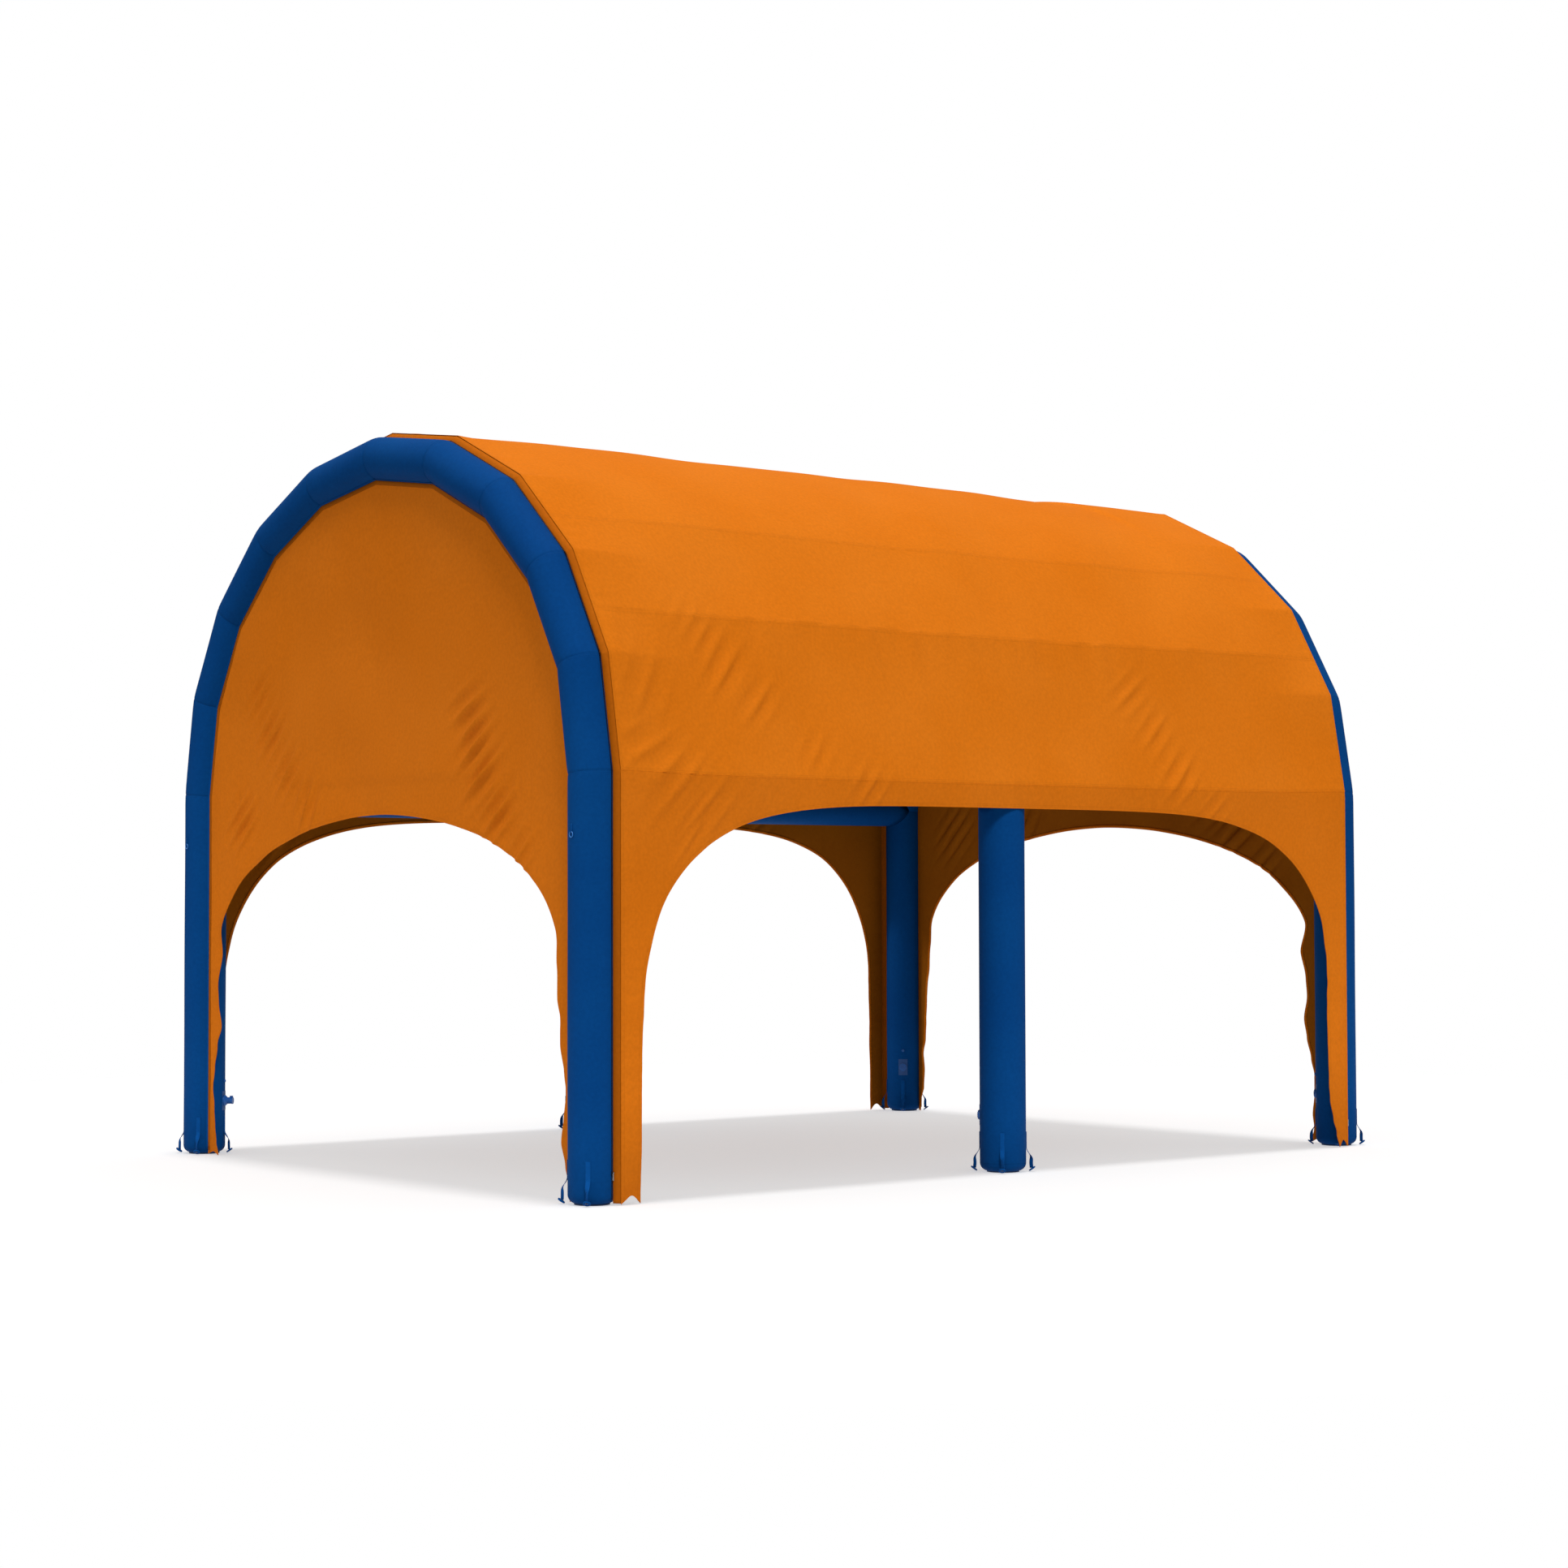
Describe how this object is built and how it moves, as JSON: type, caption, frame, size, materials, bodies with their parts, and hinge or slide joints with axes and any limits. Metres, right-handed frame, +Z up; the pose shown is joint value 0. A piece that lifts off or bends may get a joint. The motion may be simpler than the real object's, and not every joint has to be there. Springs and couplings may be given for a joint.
{
  "type": "air-beam shelter tent",
  "caption": "Walk-in shelter of inflatable arches, eave beams and posts carrying a barrel canopy with arched doorways on all sides.",
  "frame": {"origin": "on the ground, at the centre of the footprint", "axes": "+X across the shelter, +Y from the front arch to the rear arch, +Z up"},
  "size_m": [4.4086, 5.9706, 4.1895],
  "materials": {
    "tube_fabric": "coated polyester, blue, satin",
    "bladder_film": "clear blue airtight film",
    "canopy_fabric": "coated polyester canopy, orange, matt",
    "wall_fabric": "coated polyester wall, orange, matt",
    "edge_tape": "woven edge tape, dark orange",
    "zip_nylon": "black moulded nylon coil and slider",
    "pull_nylon": "black moulded nylon",
    "webbing": "woven polypropylene webbing, blue",
    "ring_nylon": "blue moulded nylon",
    "coated_patch": "coated reinforcement patch, blue",
    "hose_rubber": "black moulded rubber",
    "valve_nylon": "blue moulded nylon"
  },
  "bodies": {
    "frame": {"front_arch_sleeve": "tube_fabric", "rear_arch_sleeve": "tube_fabric", "left_beam_sleeve": "tube_fabric", "right_beam_sleeve": "tube_fabric", "left_post_sleeve": "tube_fabric", "right_post_sleeve": "tube_fabric", "front_arch_bladder": "bladder_film", "rear_arch_bladder": "bladder_film", "left_beam_bladder": "bladder_film", "right_beam_bladder": "bladder_film", "left_post_bladder": "bladder_film", "right_post_bladder": "bladder_film", "air_hoses": "hose_rubber", "roof_canopy": "canopy_fabric", "left_side_wall": "wall_fabric", "right_side_wall": "wall_fabric", "front_end_wall": "wall_fabric", "rear_end_wall": "wall_fabric", "front_canopy_flange": "edge_tape", "rear_canopy_flange": "edge_tape", "front_canopy_zip": "zip_nylon", "rear_canopy_zip": "zip_nylon", "front_wall_piping": "webbing", "rear_wall_piping": "webbing", "left_doorway_binding": "edge_tape", "right_doorway_binding": "edge_tape", "front_doorway_binding": "edge_tape", "rear_doorway_binding": "edge_tape", "wear_pads": "coated_patch", "anchor_straps": "webbing", "peg_tabs": "webbing", "guy_loops": "webbing", "inflation_valve": "valve_nylon", "dump_valves": "valve_nylon", "dump_seals": "hose_rubber", "valve_patches": "coated_patch", "relief_valves": "valve_nylon"},
    "front_left_ring": {"front_left_ring": "ring_nylon"},
    "front_left_slider": {"front_left_slider": "zip_nylon"},
    "front_left_pull": {"front_left_pull": "pull_nylon"},
    "front_right_ring": {"front_right_ring": "ring_nylon"},
    "front_right_slider": {"front_right_slider": "zip_nylon"},
    "front_right_pull": {"front_right_pull": "pull_nylon"},
    "rear_left_ring": {"rear_left_ring": "ring_nylon"},
    "rear_left_slider": {"rear_left_slider": "zip_nylon"},
    "rear_left_pull": {"rear_left_pull": "pull_nylon"},
    "rear_right_ring": {"rear_right_ring": "ring_nylon"},
    "rear_right_slider": {"rear_right_slider": "zip_nylon"},
    "rear_right_pull": {"rear_right_pull": "pull_nylon"},
    "inflation_plunger": {"inflation_plunger": "valve_nylon"},
    "inflation_cap": {"inflation_cap": "valve_nylon"},
    "front_right_dump_cap": {"front_right_dump_cap": "valve_nylon"},
    "rear_left_dump_cap": {"rear_left_dump_cap": "valve_nylon"},
    "rear_right_dump_cap": {"rear_right_dump_cap": "valve_nylon"},
    "left_post_dump_cap": {"left_post_dump_cap": "valve_nylon"},
    "right_post_dump_cap": {"right_post_dump_cap": "valve_nylon"}
  },
  "joints": [
    {"name": "front_left_ring_swing", "type": "hinge", "parent": "frame", "child": "front_left_ring", "pos_m": [-2.05, -2.9803, 1.89], "axis": [-1, 0, 0], "range_deg": [0, 165]},
    {"name": "front_left_slider_travel", "type": "slide", "parent": "frame", "child": "front_left_slider", "axis": [0, 0, 1], "range_m": [0, 1.9]},
    {"name": "front_left_pull_flip", "type": "hinge", "parent": "front_left_slider", "child": "front_left_pull", "pos_m": [-2.17881, -2.81062, 0.164], "axis": [0.2924, 0.9563, 0], "range_deg": [0, 150]},
    {"name": "front_right_ring_swing", "type": "hinge", "parent": "frame", "child": "front_right_ring", "pos_m": [2.05, -2.9803, 1.89], "axis": [-1, 0, 0], "range_deg": [0, 165]},
    {"name": "front_right_slider_travel", "type": "slide", "parent": "frame", "child": "front_right_slider", "axis": [0, 0, 1], "range_m": [0, 1.9]},
    {"name": "front_right_pull_flip", "type": "hinge", "parent": "front_right_slider", "child": "front_right_pull", "pos_m": [2.17881, -2.81062, 0.164], "axis": [0.2924, -0.9563, 0], "range_deg": [0, 150]},
    {"name": "rear_left_ring_swing", "type": "hinge", "parent": "frame", "child": "rear_left_ring", "pos_m": [-2.05, 2.9803, 1.89], "axis": [1, 0, 0], "range_deg": [0, 165]},
    {"name": "rear_left_slider_travel", "type": "slide", "parent": "frame", "child": "rear_left_slider", "axis": [0, 0, 1], "range_m": [0, 1.9]},
    {"name": "rear_left_pull_flip", "type": "hinge", "parent": "rear_left_slider", "child": "rear_left_pull", "pos_m": [-2.17881, 2.81062, 0.164], "axis": [-0.2924, 0.9563, 0], "range_deg": [0, 150]},
    {"name": "rear_right_ring_swing", "type": "hinge", "parent": "frame", "child": "rear_right_ring", "pos_m": [2.05, 2.9803, 1.89], "axis": [1, 0, 0], "range_deg": [0, 165]},
    {"name": "rear_right_slider_travel", "type": "slide", "parent": "frame", "child": "rear_right_slider", "axis": [0, 0, 1], "range_m": [0, 1.9]},
    {"name": "rear_right_pull_flip", "type": "hinge", "parent": "rear_right_slider", "child": "rear_right_pull", "pos_m": [2.17881, 2.81062, 0.164], "axis": [-0.2924, -0.9563, 0], "range_deg": [0, 150]},
    {"name": "inflation_plunger_press", "type": "slide", "parent": "frame", "child": "inflation_plunger", "axis": [-0.7071, -0.7071, 0], "range_m": [0, 0.006], "stiffness_N_per_m": 400, "springref_m": -0.004},
    {"name": "inflation_cap_lid", "type": "hinge", "parent": "frame", "child": "inflation_cap", "pos_m": [-1.92626, -2.72626, 0.346], "axis": [0.7071, -0.7071, 0], "range_deg": [0, 160]},
    {"name": "front_right_dump_cap_turn", "type": "hinge", "parent": "frame", "child": "front_right_dump_cap", "pos_m": [1.95808, -2.75808, 0.32], "axis": [-0.7071, 0.7071, 0], "range_deg": [0, 90]},
    {"name": "rear_left_dump_cap_turn", "type": "hinge", "parent": "frame", "child": "rear_left_dump_cap", "pos_m": [-1.95808, 2.75808, 0.32], "axis": [0.7071, -0.7071, 0], "range_deg": [0, 90]},
    {"name": "rear_right_dump_cap_turn", "type": "hinge", "parent": "frame", "child": "rear_right_dump_cap", "pos_m": [1.95808, 2.75808, 0.32], "axis": [-0.7071, -0.7071, 0], "range_deg": [0, 90]},
    {"name": "left_post_dump_cap_turn", "type": "hinge", "parent": "frame", "child": "left_post_dump_cap", "pos_m": [-1.95808, -0.09192, 0.32], "axis": [0.7071, -0.7071, 0], "range_deg": [0, 90]},
    {"name": "right_post_dump_cap_turn", "type": "hinge", "parent": "frame", "child": "right_post_dump_cap", "pos_m": [1.95808, -0.09192, 0.32], "axis": [-0.7071, -0.7071, 0], "range_deg": [0, 90]}
  ]
}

→ TO BE DONE
From the data above, copy out every line with the string "joints" in it.

→ THE OUTPUT
Describe how this object is built and how it moves, as JSON: type, caption, frame, size, materials, bodies with their parts, and hinge or slide joints with axes and any limits. Metres, right-handed frame, +Z up; the pose shown is joint value 0. A piece that lifts off or bends may get a joint. The motion may be simpler than the real object's, and not every joint has to be there. Springs and couplings may be given for a joint.
  "joints": [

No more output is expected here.